— Start Collected data —

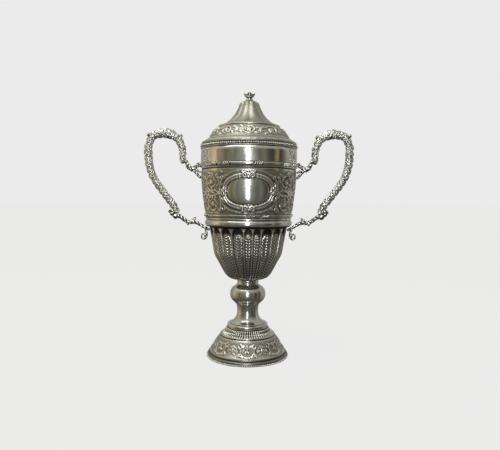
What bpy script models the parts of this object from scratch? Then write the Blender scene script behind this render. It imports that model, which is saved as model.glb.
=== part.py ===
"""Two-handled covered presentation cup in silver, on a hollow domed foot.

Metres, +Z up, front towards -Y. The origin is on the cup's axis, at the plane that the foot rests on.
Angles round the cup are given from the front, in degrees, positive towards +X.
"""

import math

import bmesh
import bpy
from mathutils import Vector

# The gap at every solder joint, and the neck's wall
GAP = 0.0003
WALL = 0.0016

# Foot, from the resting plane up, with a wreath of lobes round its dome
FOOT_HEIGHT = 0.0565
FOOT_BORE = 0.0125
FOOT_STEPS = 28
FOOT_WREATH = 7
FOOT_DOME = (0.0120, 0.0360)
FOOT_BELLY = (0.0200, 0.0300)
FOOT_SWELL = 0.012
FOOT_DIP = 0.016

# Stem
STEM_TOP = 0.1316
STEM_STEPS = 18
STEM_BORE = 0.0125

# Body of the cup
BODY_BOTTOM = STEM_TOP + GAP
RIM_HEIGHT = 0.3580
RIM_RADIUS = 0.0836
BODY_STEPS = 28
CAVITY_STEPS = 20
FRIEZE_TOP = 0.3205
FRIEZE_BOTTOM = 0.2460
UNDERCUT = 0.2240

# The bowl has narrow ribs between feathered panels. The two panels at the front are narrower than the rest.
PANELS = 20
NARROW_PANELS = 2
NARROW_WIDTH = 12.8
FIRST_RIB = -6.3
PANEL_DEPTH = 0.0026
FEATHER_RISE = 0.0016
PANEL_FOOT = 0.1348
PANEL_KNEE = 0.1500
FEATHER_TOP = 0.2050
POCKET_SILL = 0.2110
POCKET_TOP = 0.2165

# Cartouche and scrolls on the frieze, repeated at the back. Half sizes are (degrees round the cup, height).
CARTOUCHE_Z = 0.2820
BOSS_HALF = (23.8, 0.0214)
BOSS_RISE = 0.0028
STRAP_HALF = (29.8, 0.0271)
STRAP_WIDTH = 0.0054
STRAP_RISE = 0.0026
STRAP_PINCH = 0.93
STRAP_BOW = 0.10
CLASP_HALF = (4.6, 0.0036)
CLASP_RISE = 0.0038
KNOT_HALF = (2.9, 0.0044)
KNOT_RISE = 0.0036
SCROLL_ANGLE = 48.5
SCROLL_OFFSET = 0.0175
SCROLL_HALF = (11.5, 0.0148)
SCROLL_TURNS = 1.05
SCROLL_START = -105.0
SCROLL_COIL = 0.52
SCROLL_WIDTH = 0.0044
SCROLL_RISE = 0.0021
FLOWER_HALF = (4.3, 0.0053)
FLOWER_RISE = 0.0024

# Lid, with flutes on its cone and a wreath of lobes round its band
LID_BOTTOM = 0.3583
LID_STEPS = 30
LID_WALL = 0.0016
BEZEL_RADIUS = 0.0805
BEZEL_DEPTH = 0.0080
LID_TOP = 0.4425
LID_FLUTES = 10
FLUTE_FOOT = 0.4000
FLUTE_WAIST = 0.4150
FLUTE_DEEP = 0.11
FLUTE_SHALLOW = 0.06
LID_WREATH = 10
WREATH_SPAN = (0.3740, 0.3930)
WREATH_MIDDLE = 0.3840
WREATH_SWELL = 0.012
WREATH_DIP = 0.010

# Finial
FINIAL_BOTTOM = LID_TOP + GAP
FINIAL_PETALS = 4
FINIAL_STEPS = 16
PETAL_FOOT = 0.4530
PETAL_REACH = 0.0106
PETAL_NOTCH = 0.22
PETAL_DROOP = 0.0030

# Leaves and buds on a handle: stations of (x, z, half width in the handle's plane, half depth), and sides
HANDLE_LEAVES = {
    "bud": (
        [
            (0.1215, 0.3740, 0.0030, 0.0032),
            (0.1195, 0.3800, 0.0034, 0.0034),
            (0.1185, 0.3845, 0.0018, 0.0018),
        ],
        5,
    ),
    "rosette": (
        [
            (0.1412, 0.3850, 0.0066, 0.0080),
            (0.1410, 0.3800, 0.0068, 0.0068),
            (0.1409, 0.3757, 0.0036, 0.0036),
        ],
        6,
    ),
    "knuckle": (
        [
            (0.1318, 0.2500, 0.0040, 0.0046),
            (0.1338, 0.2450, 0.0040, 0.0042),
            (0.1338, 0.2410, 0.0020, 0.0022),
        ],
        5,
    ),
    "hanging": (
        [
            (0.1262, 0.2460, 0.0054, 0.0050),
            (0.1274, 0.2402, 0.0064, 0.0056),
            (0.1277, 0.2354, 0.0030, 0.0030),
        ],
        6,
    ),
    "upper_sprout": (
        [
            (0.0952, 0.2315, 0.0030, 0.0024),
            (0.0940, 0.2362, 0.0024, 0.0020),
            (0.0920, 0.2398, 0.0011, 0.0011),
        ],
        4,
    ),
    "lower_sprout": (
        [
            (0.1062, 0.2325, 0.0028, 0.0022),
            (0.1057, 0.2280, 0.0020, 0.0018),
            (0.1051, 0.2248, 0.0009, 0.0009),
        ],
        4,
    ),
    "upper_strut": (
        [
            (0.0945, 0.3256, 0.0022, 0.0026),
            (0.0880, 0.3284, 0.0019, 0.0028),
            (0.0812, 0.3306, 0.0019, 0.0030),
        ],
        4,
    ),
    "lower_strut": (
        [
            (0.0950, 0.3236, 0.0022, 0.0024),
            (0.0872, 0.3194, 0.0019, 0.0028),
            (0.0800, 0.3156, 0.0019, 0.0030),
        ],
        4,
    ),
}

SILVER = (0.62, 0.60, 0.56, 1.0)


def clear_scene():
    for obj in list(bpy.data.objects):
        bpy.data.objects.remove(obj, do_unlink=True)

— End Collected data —

### Given task
Everything from the first line above up to and including the line that contains "from mathutils import Vector" should be printed exactly; please print only that.

### Task answer
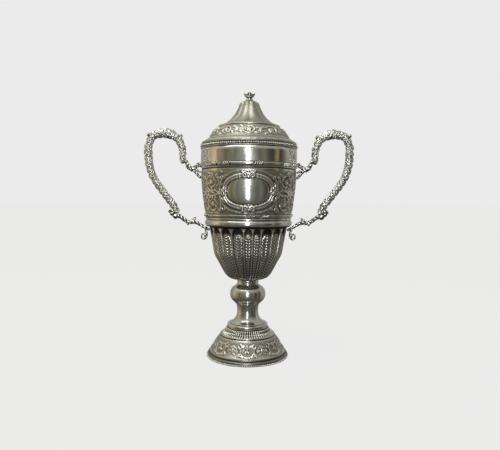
What bpy script models the parts of this object from scratch? Then write the Blender scene script behind this render. It imports that model, which is saved as model.glb.
=== part.py ===
"""Two-handled covered presentation cup in silver, on a hollow domed foot.

Metres, +Z up, front towards -Y. The origin is on the cup's axis, at the plane that the foot rests on.
Angles round the cup are given from the front, in degrees, positive towards +X.
"""

import math

import bmesh
import bpy
from mathutils import Vector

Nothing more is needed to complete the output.